→ Available data:
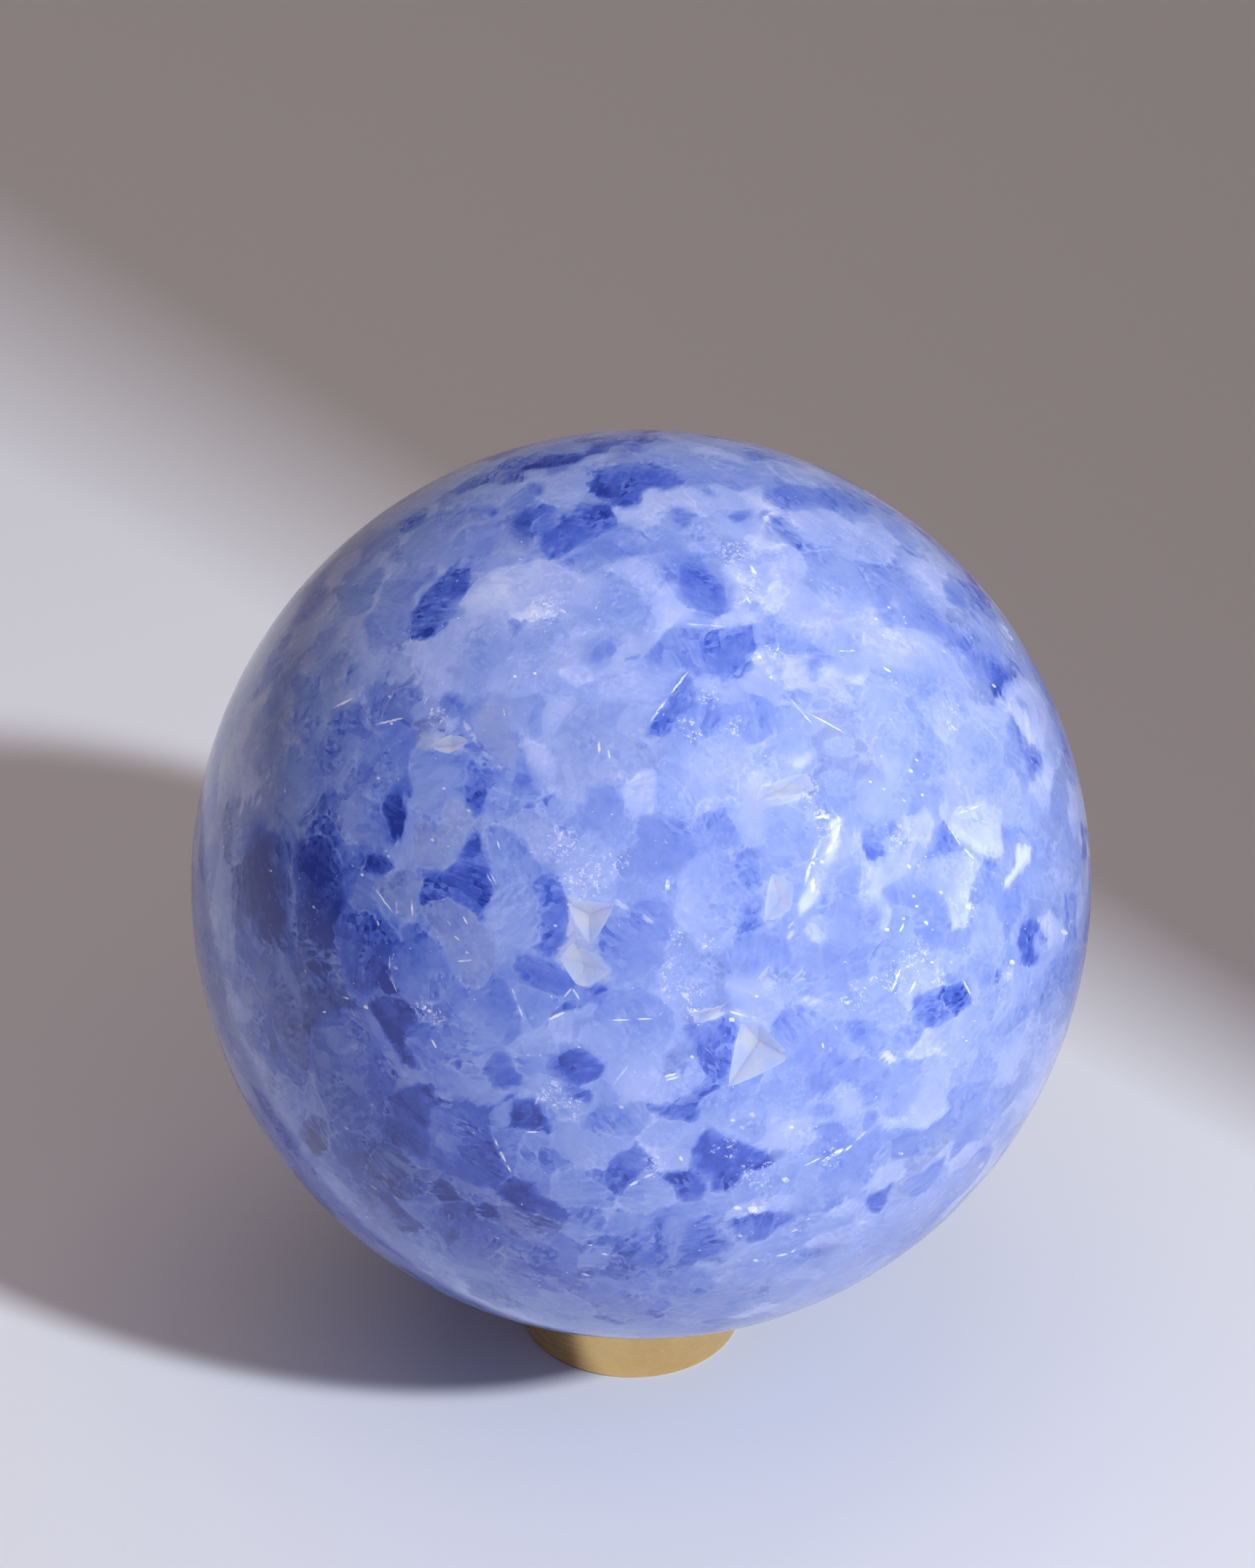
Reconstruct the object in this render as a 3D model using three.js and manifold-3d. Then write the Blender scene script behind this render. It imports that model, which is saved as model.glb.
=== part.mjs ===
// A polished ball of blue calcite that rests on a short brass ring.
// Units are millimetres and +Z is up. The origin is the middle of the ring's foot, on the table.

import * as THREE from 'three';
import { mergeVertices } from 'three/addons/utils/BufferGeometryUtils.js';
import Module from 'manifold-3d';

// The ball is ground by hand, so its upright radius is a little longer than its level one.
const BALL_LEVEL_RADIUS = 39;
const BALL_UPRIGHT_RADIUS = 39.6;
const BALL_DETAIL = 17;

const RING_OUTER_RADIUS = 10;
const RING_BORE_RADIUS = 7.4;
const RING_HEIGHT = 8;
const RING_SEGMENTS = 64;
const SEAT_OUTER_RADIUS = 8.8;
const OUTER_EDGE_ROUND = 0.5;
const FOOT_EDGE_ROUND = 0.3;
const BORE_FOOT_CHAMFER = 0.4;
const EDGE_STEPS = 3;

// The ball touches the seat along a circle, and a hair of room keeps the two solids apart.
const SEAT_CONTACT_RADIUS = (RING_BORE_RADIUS + SEAT_OUTER_RADIUS) / 2;
const SEAT_ROOM = 0.05;

// How far past the ball's skin a pit's cutter reaches, as a share of the pit's depth.
const CUTTER_REACH = 0.7;

// Cleavage pits, where a corner of a calcite grain broke out. Longitude is 0 at the front and
// grows to the right, latitude is up from the ball's middle. Corners and the deepest point are
// east and north of that place, on the plane that touches the ball there.
const PITS = [
  {
    lon: 14.4, lat: 12.8, deepest: [0.55, 0], depth: 1.3,
    corners: [[-2.4, -3.2], [2.8, -1.25], [0.2, 2.3], [-1.15, 2.4]],
  },
  {
    lon: -7, lat: 28.9, deepest: [-0.1, 0.2], depth: 0.7,
    corners: [[0.3, -2.3], [1.95, 1.2], [-2, 1.1]],
  },
  {
    lon: -7.3, lat: 23.1, deepest: [0.1, 0], depth: 0.6,
    corners: [[-0.5, -1.5], [0.45, -1.65], [2.3, -0.2], [-0.9, 1.9], [-1.9, 0.45]],
  },
  {
    lon: 16.5, lat: 21.3, deepest: [0, 0.1], depth: 0.4,
    corners: [[1.15, -0.9], [0, 0.95], [-1.1, -0.1]],
  },
  {
    lon: 20.5, lat: 20.8, deepest: [0.15, -0.05], depth: 0.3,
    corners: [[-1, -0.35], [0.6, -0.35], [0.4, 0.7]],
  },
  {
    lon: 8.3, lat: 17.6, deepest: [-0.4, -0.1], depth: 0.35,
    corners: [[-0.65, -0.8], [2, 0.7], [-1.4, 0.15]],
  },
  {
    lon: 31.2, lat: 21.5, deepest: [0.05, 0], depth: 0.4,
    corners: [[-0.95, -0.75], [-0.75, -0.9], [0.95, 0.75], [0.8, 0.9]],
  },
  {
    lon: 23.4, lat: 42.8, deepest: [-0.6, 0], depth: 0.45,
    corners: [[-2.7, -0.4], [0.3, -0.65], [2.3, -0.5], [1.9, 1], [-1.7, 0.6]],
  },
  {
    lon: 18.9, lat: 30.5, deepest: [0.2, -0.2], depth: 0.45,
    corners: [[-1.5, -1.9], [0.9, -1.1], [1.35, 0.9], [-0.35, 2]],
  },
  {
    lon: -34.6, lat: 45.4, deepest: [0, -0.2], depth: 0.4,
    corners: [[-1.8, -1], [0.3, -0.9], [1.65, 0.8], [-0.2, 0.7]],
  },
  {
    lon: -118, lat: 24, deepest: [0.2, 0], depth: 0.8,
    corners: [[-1.6, -1.2], [1.9, -0.6], [0.1, 2]],
  },
  {
    lon: 152, lat: 8, deepest: [0.1, -0.1], depth: 0.7,
    corners: [[-1.2, -1.8], [1.4, -0.9], [0.9, 1.5], [-0.8, 1.3]],
  },
  {
    lon: 96, lat: 38, deepest: [0.1, 0], depth: 0.4,
    corners: [[-1, -0.8], [1.2, -0.5], [0.2, 1.3]],
  },
  {
    lon: 118, lat: -31, deepest: [0.2, -0.2], depth: 0.6,
    corners: [[-1.9, -0.7], [0.8, -1.3], [1.5, 1.1]],
  },
  {
    lon: -158, lat: -22, deepest: [0, 0], depth: 0.5,
    corners: [[-0.9, -1.1], [1.3, -0.4], [-0.3, 1.4]],
  },
];

const wasm = await Module();
wasm.setup();

// The place on the ball's skin along a direction from its middle.
function skinPoint(direction) {
  const d = direction.clone().normalize();
  const level = Math.hypot(d.x, d.y) / BALL_LEVEL_RADIUS;
  const upright = d.z / BALL_UPRIGHT_RADIUS;
  return d.divideScalar(Math.hypot(level, upright));
}

// The skin point at a longitude and latitude, with the east, north and outward directions there.
function placeOnBall(lon, lat) {
  const turn = THREE.MathUtils.degToRad(lon);
  const rise = THREE.MathUtils.degToRad(lat);
  const out = new THREE.Vector3(
    Math.cos(rise) * Math.sin(turn),
    -Math.cos(rise) * Math.cos(turn),
    Math.sin(rise),
  );
  const east = new THREE.Vector3(0, 0, 1).cross(out).normalize();
  const north = out.clone().cross(east);
  return { point: skinPoint(out), east, north, out };
}

function toManifold(geometry) {
  const bare = geometry.clone();
  bare.deleteAttribute('normal');
  bare.deleteAttribute('uv');
  const merged = mergeVertices(bare, 1e-4);
  return new wasm.Manifold(new wasm.Mesh({
    numProp: 3,
    vertProperties: new Float32Array(merged.attributes.position.array),
    triVerts: new Uint32Array(merged.index.array),
  }));
}

function toGeometry(solid) {
  const mesh = solid.getMesh();
  const geometry = new THREE.BufferGeometry();
  geometry.setAttribute('position', new THREE.BufferAttribute(mesh.vertProperties, 3));
  geometry.setIndex(new THREE.BufferAttribute(mesh.triVerts, 1));
  const faceted = geometry.toNonIndexed();
  faceted.computeVertexNormals();
  return faceted;
}

// A pyramid with its tip at the pit's deepest point, whose sides pass through the pit's corners
// on the skin and run on past them, so that its base is outside the ball.
function pitCutter({ lon, lat, corners, deepest, depth }) {
  const place = placeOnBall(lon, lat);
  const offset = ([e, n]) => place.point.clone()
    .addScaledVector(place.east, e)
    .addScaledVector(place.north, n);
  const tip = skinPoint(offset(deepest)).addScaledVector(place.out, -depth);
  const base = corners.map((corner) => {
    const onSkin = skinPoint(offset(corner));
    return onSkin.add(onSkin.clone().sub(tip).multiplyScalar(CUTTER_REACH));
  });
  const points = [tip, ...base];
  const faces = [];
  for (let i = 0; i < base.length; i += 1) {
    const next = (i + 1) % base.length;
    faces.push(0, 1 + next, 1 + i);
    if (i > 0 && next > 0) faces.push(1, 1 + i, 1 + next);
  }
  const geometry = new THREE.BufferGeometry().setFromPoints(points);
  geometry.setIndex(faces);
  return toManifold(geometry);
}

function ballGeometry() {
  const round = new THREE.IcosahedronGeometry(1, BALL_DETAIL);
  round.scale(BALL_LEVEL_RADIUS, BALL_LEVEL_RADIUS, BALL_UPRIGHT_RADIUS);
  let ball = toManifold(round);
  for (const pit of PITS) ball = ball.subtract(pitCutter(pit));
  return toGeometry(ball);
}

// How steeply the ball's skin rises at a given distance from the upright axis, near its foot.
function skinSlope(radius) {
  const share = radius / BALL_LEVEL_RADIUS;
  return (BALL_UPRIGHT_RADIUS / BALL_LEVEL_RADIUS) * share / Math.sqrt(1 - share * share);
}

// The seat is a shallow cone that touches the ball half-way across.
function seatHeight(radius) {
  return RING_HEIGHT - (SEAT_OUTER_RADIUS - radius) * skinSlope(SEAT_CONTACT_RADIUS);
}

// Points along a quarter-round edge, from one angle to another, in degrees.
function edgeRound(centreRadius, centreHeight, round, from, to) {
  const points = [];
  for (let i = 0; i <= EDGE_STEPS; i += 1) {
    const angle = THREE.MathUtils.degToRad(from + (to - from) * i / EDGE_STEPS);
    points.push(new THREE.Vector2(
      centreRadius + round * Math.cos(angle),
      centreHeight + round * Math.sin(angle),
    ));
  }
  return points;
}

function ringGeometry() {
  const profile = [
    new THREE.Vector2(RING_BORE_RADIUS + BORE_FOOT_CHAMFER, 0),
    ...edgeRound(RING_OUTER_RADIUS - FOOT_EDGE_ROUND, FOOT_EDGE_ROUND, FOOT_EDGE_ROUND, -90, 0),
    ...edgeRound(RING_OUTER_RADIUS - OUTER_EDGE_ROUND, RING_HEIGHT - OUTER_EDGE_ROUND,
      OUTER_EDGE_ROUND, 0, 90),
    new THREE.Vector2(SEAT_OUTER_RADIUS, RING_HEIGHT),
    new THREE.Vector2(RING_BORE_RADIUS, seatHeight(RING_BORE_RADIUS)),
    new THREE.Vector2(RING_BORE_RADIUS, BORE_FOOT_CHAMFER),
  ];
  profile.push(profile[0].clone());
  const ring = new THREE.LatheGeometry(profile, RING_SEGMENTS);
  ring.rotateX(Math.PI / 2);
  return ring;
}

const calcite = new THREE.MeshStandardMaterial({ color: 0x7d92dc, roughness: 0.12, metalness: 0 });
const brass = new THREE.MeshStandardMaterial({ color: 0xc8a050, roughness: 0.28, metalness: 1 });

const contactShare = SEAT_CONTACT_RADIUS / BALL_LEVEL_RADIUS;
const contactDrop = BALL_UPRIGHT_RADIUS * Math.sqrt(1 - contactShare * contactShare);
const ballCentreHeight = seatHeight(SEAT_CONTACT_RADIUS) + contactDrop + SEAT_ROOM;

const ball = new THREE.Mesh(ballGeometry(), calcite);
ball.name = 'calcite_sphere';
ball.position.z = ballCentreHeight;

const ring = new THREE.Mesh(ringGeometry(), brass);
ring.name = 'brass_ring';

const sphereOnRing = new THREE.Group();
sphereOnRing.add(ring, ball);

export default sphereOnRing;
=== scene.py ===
# %% [markdown]
# # A polished calcite ball on a brass ring
#
# The object is a ball of blue calcite, ground and polished by hand, on a short turned brass ring.
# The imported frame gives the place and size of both. This script gives them their looks: the stone's
# grains, clouds, cleavage streaks, painted glints and chipped pits, and the brass's turning marks.

# %% Load the frame
import math
import bpy
import numpy as np
from mathutils import Matrix, Vector


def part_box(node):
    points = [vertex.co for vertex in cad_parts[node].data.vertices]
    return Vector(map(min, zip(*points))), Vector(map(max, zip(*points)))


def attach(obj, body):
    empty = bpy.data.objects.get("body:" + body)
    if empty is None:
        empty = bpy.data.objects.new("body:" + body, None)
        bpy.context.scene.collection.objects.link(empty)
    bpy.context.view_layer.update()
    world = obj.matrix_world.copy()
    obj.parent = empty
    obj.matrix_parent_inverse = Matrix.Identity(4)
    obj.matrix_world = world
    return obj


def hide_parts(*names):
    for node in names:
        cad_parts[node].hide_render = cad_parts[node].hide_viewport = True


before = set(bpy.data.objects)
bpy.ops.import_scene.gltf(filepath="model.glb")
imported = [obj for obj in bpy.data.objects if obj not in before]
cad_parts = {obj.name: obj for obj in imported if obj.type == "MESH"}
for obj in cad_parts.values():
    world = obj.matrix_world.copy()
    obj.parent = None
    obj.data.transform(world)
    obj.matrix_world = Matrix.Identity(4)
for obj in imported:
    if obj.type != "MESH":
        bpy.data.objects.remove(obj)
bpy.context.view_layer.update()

MM = 0.001


def unit(vectors):
    """The vectors divided by their lengths."""
    return vectors / np.linalg.norm(vectors, axis=-1, keepdims=True)


ball_low, ball_high = (np.array(corner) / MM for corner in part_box("calcite_sphere"))
ring_low, ring_high = (np.array(corner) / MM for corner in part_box("brass_ring"))
CENTRE = (ball_low + ball_high) / 2
RADII = (ball_high - ball_low) / 2
print("ball centre", CENTRE.round(2), "radii", RADII.round(2), "mm")

# %% [markdown]
# ## The camera
#
# The camera looks down at the ball from the front with a long lens, and is turned a little about its
# own axis. Its focal length is given in pixels of the photo, which makes it easy to say where the
# camera sees a point: focal length times sideways offset over depth. The other way round, a pixel is
# a ray, and the ray's first crossing with the ball's skin, an ellipsoid, is the point seen there.

# %% Camera
PHOTO_WIDTH = 1725
PHOTO_HEIGHT = 2156
FOCAL_LENGTH_PX = 7200
SENSOR_LONG_SIDE = 36
CAMERA_DOWN = 32
CAMERA_ROLL = 1.34
CAMERA_PLACE = np.array([-1.37, -381.65, 295.37])
NEAREST_SEEN_M = 0.01
FURTHEST_SEEN_M = 20


def camera_axes():
    """The camera's right, up and forward directions: level, then tipped down, then rolled."""
    down, roll = math.radians(CAMERA_DOWN), math.radians(CAMERA_ROLL)
    forward = np.array([0, math.cos(down), -math.sin(down)])
    level = np.array([1.0, 0, 0])
    rise = np.cross(level, forward)
    right = level * math.cos(roll) + rise * math.sin(roll)
    up = rise * math.cos(roll) - level * math.sin(roll)
    return right, up, forward


RIGHT, UP, FORWARD = camera_axes()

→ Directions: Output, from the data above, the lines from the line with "const ball = new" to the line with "bpy.context.scene.collection.objects.link(empty)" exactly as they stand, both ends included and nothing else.

→ Response to this task:
const ball = new THREE.Mesh(ballGeometry(), calcite);
ball.name = 'calcite_sphere';
ball.position.z = ballCentreHeight;

const ring = new THREE.Mesh(ringGeometry(), brass);
ring.name = 'brass_ring';

const sphereOnRing = new THREE.Group();
sphereOnRing.add(ring, ball);

export default sphereOnRing;
=== scene.py ===
# %% [markdown]
# # A polished calcite ball on a brass ring
#
# The object is a ball of blue calcite, ground and polished by hand, on a short turned brass ring.
# The imported frame gives the place and size of both. This script gives them their looks: the stone's
# grains, clouds, cleavage streaks, painted glints and chipped pits, and the brass's turning marks.

# %% Load the frame
import math
import bpy
import numpy as np
from mathutils import Matrix, Vector


def part_box(node):
    points = [vertex.co for vertex in cad_parts[node].data.vertices]
    return Vector(map(min, zip(*points))), Vector(map(max, zip(*points)))


def attach(obj, body):
    empty = bpy.data.objects.get("body:" + body)
    if empty is None:
        empty = bpy.data.objects.new("body:" + body, None)
        bpy.context.scene.collection.objects.link(empty)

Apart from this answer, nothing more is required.